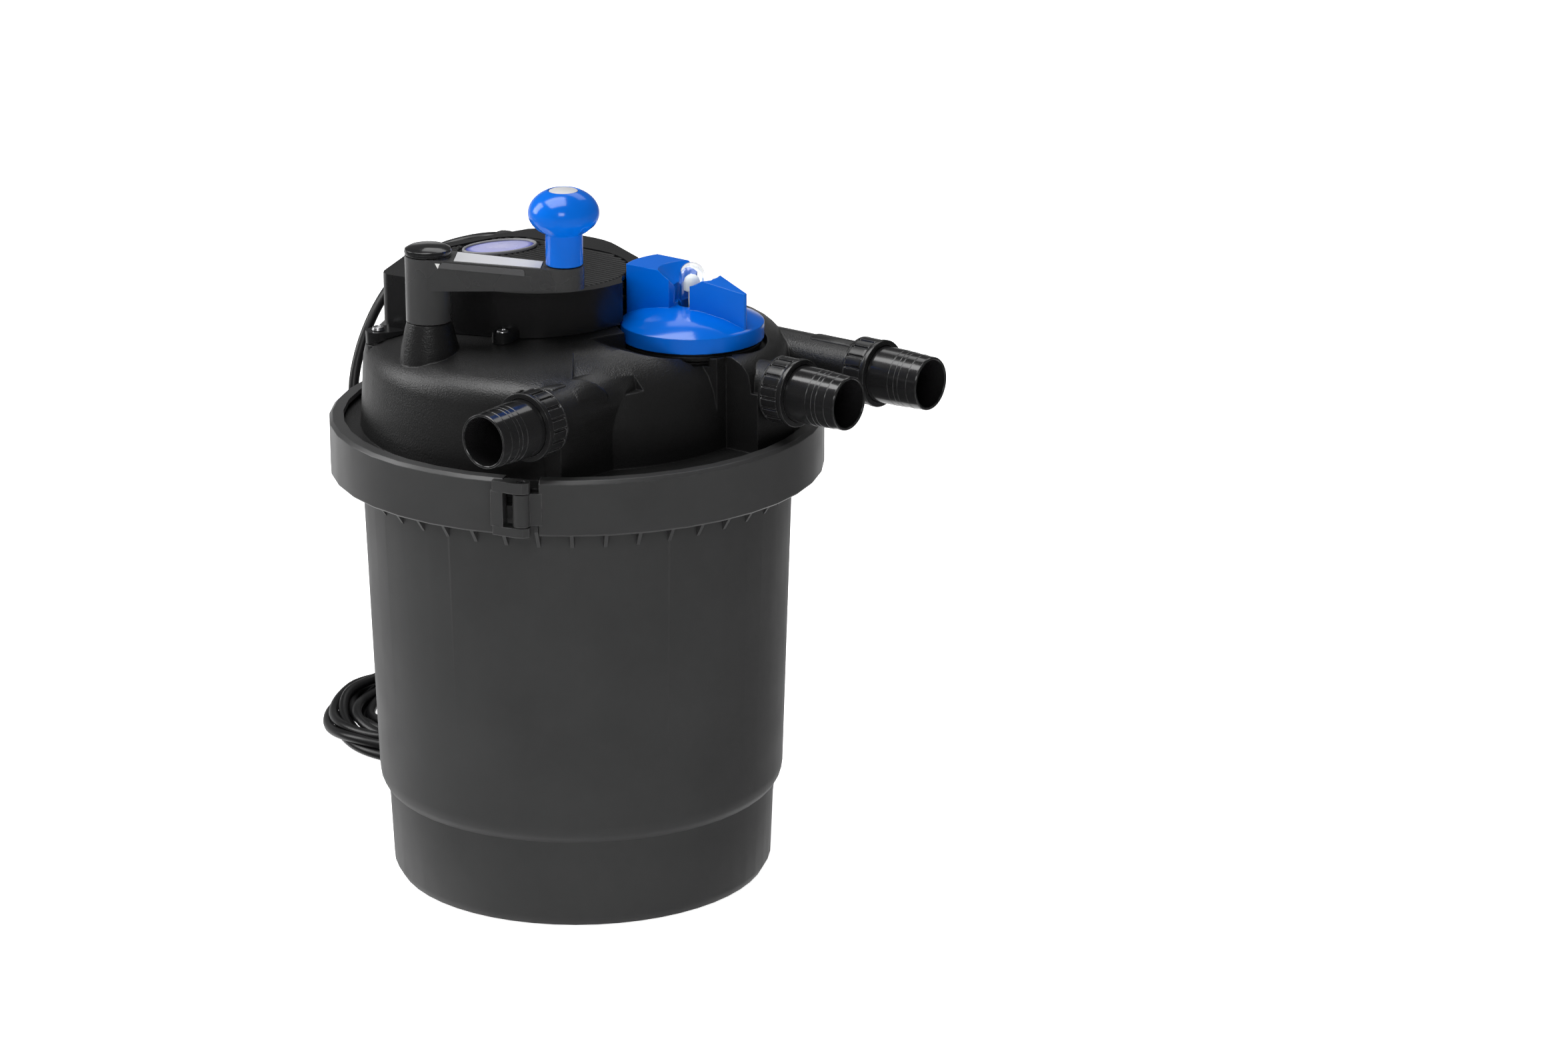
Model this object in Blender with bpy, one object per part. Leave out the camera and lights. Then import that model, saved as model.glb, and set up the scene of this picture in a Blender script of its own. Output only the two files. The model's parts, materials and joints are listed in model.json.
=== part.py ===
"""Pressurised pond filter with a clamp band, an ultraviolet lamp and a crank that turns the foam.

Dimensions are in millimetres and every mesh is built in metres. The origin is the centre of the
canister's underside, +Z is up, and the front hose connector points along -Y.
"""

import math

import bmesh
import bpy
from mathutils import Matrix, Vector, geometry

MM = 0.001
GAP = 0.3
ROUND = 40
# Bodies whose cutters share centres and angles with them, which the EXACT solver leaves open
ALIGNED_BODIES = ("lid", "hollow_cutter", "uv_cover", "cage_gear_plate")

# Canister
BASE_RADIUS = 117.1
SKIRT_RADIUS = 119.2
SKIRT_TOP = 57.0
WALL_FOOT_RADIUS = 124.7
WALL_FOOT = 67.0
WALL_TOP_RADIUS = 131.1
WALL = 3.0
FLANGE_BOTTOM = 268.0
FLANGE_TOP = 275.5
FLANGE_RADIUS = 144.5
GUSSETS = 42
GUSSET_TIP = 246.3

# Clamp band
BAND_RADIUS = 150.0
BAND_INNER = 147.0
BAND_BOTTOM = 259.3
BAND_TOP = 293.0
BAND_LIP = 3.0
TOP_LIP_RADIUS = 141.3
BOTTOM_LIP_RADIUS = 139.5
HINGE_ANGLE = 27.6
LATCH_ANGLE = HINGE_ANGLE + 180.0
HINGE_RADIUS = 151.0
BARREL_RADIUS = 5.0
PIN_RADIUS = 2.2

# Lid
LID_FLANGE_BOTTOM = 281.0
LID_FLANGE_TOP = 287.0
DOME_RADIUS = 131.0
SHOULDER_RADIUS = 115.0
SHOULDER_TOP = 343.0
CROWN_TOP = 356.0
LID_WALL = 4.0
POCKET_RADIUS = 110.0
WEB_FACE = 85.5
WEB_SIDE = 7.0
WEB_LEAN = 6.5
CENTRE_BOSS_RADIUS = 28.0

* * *

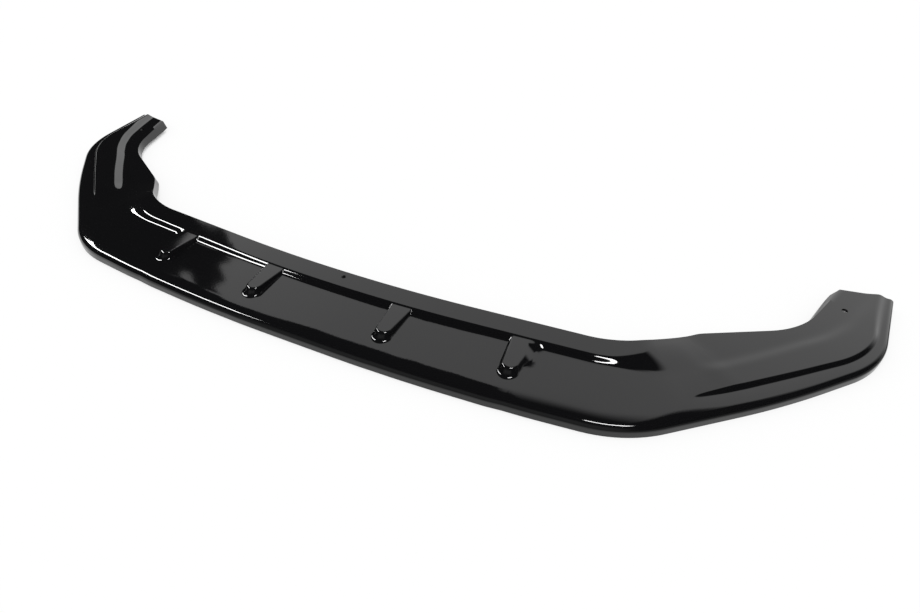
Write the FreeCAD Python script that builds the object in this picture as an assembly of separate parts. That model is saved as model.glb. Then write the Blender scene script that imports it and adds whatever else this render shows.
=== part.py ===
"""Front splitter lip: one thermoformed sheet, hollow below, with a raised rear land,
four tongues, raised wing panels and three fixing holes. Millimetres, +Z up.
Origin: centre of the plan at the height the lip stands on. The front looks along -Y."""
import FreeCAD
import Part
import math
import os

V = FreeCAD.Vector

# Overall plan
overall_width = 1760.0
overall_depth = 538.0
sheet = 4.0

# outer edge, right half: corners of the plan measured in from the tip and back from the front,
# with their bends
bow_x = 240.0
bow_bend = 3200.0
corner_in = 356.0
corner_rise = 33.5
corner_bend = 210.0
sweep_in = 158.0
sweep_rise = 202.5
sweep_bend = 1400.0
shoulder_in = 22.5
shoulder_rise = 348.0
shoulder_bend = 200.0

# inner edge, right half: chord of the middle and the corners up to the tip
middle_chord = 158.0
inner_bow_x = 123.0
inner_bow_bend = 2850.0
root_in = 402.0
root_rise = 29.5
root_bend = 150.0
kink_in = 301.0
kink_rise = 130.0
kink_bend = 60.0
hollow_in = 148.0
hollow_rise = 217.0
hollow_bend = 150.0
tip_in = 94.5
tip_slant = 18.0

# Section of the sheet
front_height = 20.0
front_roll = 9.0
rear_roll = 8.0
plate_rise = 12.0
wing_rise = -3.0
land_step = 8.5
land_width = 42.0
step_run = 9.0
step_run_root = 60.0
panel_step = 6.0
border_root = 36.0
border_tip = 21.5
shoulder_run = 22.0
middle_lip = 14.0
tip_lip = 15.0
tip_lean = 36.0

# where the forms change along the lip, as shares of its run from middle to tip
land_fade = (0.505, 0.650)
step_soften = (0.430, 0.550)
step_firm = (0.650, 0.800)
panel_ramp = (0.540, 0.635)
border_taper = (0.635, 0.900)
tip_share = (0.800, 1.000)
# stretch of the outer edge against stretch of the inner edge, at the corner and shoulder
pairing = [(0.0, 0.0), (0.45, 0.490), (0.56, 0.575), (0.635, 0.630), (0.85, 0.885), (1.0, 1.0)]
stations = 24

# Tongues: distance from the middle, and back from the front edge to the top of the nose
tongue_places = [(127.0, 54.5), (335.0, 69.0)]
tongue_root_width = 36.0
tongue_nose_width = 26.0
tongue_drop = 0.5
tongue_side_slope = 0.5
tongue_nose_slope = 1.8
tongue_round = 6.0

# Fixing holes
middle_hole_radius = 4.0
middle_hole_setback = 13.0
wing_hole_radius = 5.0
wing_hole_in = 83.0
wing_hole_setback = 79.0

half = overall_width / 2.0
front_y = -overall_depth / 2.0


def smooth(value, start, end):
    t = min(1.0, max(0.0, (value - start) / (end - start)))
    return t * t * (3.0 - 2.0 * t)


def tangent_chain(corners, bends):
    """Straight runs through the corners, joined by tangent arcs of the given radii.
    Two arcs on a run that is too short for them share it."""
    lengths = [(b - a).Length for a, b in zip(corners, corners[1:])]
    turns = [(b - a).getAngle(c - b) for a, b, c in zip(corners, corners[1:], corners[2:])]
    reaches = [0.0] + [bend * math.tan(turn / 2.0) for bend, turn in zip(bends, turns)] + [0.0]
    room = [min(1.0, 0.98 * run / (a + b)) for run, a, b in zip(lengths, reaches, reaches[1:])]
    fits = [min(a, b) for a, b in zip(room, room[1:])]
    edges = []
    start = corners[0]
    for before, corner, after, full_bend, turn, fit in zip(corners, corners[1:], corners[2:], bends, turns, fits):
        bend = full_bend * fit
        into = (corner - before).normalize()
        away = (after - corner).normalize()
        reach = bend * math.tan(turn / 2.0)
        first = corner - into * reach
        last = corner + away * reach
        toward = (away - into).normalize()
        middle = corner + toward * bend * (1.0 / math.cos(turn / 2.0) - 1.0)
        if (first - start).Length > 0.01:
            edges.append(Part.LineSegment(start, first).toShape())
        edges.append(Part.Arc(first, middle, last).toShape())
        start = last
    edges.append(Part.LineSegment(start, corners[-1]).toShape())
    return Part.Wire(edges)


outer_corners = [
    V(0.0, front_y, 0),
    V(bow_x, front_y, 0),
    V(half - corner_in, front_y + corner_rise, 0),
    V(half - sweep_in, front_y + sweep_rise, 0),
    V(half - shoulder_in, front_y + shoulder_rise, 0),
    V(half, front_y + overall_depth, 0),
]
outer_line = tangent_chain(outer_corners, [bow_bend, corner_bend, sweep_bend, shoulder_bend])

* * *

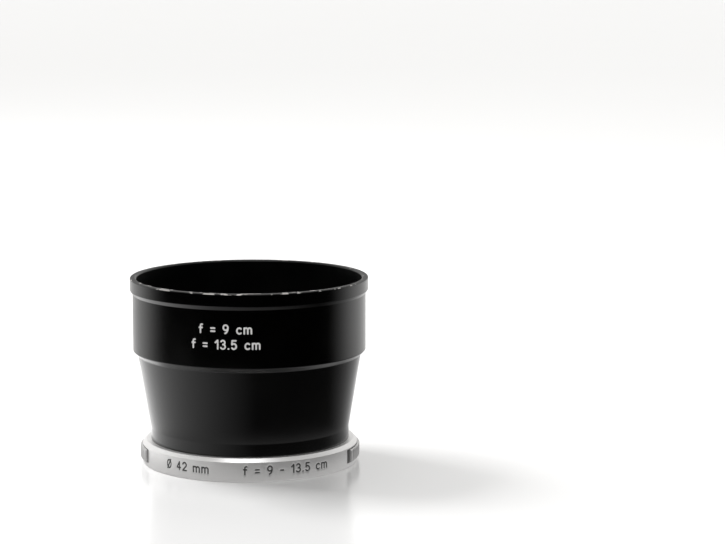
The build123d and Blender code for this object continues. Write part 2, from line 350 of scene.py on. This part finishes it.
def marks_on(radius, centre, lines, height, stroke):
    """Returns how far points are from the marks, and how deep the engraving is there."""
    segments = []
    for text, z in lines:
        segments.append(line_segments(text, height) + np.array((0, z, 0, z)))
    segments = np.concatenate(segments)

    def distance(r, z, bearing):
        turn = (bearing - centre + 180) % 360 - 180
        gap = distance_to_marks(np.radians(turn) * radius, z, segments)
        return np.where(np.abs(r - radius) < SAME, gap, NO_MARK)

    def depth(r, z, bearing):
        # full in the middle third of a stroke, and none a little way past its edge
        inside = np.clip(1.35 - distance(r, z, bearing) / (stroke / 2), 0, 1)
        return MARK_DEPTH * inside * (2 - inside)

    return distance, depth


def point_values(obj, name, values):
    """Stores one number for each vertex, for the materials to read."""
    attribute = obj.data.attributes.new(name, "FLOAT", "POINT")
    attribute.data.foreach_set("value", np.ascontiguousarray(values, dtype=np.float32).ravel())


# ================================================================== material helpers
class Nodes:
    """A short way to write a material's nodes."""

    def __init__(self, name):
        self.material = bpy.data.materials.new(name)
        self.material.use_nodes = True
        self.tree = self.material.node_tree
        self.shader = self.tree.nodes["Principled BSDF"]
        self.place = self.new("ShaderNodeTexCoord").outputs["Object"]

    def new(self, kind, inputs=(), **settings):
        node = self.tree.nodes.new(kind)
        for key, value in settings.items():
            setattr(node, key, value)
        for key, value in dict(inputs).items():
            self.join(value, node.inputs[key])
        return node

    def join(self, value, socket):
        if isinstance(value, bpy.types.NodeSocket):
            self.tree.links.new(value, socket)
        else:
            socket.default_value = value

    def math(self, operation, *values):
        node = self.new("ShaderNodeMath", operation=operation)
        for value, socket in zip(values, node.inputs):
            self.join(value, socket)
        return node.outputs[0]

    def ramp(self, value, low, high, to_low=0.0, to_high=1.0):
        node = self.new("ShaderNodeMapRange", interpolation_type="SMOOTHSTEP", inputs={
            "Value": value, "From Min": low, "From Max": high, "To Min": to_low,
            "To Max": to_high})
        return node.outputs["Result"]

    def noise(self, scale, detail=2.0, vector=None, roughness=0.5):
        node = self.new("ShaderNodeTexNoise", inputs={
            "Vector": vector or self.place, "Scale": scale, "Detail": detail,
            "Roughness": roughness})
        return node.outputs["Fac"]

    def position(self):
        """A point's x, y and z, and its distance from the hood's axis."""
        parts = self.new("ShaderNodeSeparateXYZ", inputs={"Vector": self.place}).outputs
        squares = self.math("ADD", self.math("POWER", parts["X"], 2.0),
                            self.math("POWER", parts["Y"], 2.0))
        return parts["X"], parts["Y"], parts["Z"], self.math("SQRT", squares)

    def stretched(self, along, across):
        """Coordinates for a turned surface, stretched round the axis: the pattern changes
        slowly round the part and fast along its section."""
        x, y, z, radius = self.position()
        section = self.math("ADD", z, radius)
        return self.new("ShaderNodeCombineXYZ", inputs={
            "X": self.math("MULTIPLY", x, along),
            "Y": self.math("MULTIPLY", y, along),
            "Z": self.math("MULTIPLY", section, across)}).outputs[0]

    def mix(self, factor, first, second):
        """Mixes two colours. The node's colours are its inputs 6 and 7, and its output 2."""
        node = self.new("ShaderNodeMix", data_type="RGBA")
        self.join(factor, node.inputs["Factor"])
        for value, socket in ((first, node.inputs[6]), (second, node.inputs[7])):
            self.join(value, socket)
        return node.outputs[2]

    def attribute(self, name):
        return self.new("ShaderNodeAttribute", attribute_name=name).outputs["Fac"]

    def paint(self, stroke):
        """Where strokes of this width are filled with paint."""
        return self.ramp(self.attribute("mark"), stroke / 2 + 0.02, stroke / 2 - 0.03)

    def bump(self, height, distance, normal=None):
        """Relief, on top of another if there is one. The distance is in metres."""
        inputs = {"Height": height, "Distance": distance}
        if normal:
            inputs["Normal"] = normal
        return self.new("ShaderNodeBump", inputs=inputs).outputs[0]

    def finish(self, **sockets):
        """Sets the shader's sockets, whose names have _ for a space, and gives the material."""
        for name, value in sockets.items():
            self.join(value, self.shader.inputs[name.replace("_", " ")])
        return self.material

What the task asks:
In the listing above, find the line with "Model this object" and the line with "turns the foam.", then print exactly those lines and every line between them.

Problem solution:
Model this object in Blender with bpy, one object per part. Leave out the camera and lights. Then import that model, saved as model.glb, and set up the scene of this picture in a Blender script of its own. Output only the two files. The model's parts, materials and joints are listed in model.json.
=== part.py ===
"""Pressurised pond filter with a clamp band, an ultraviolet lamp and a crank that turns the foam.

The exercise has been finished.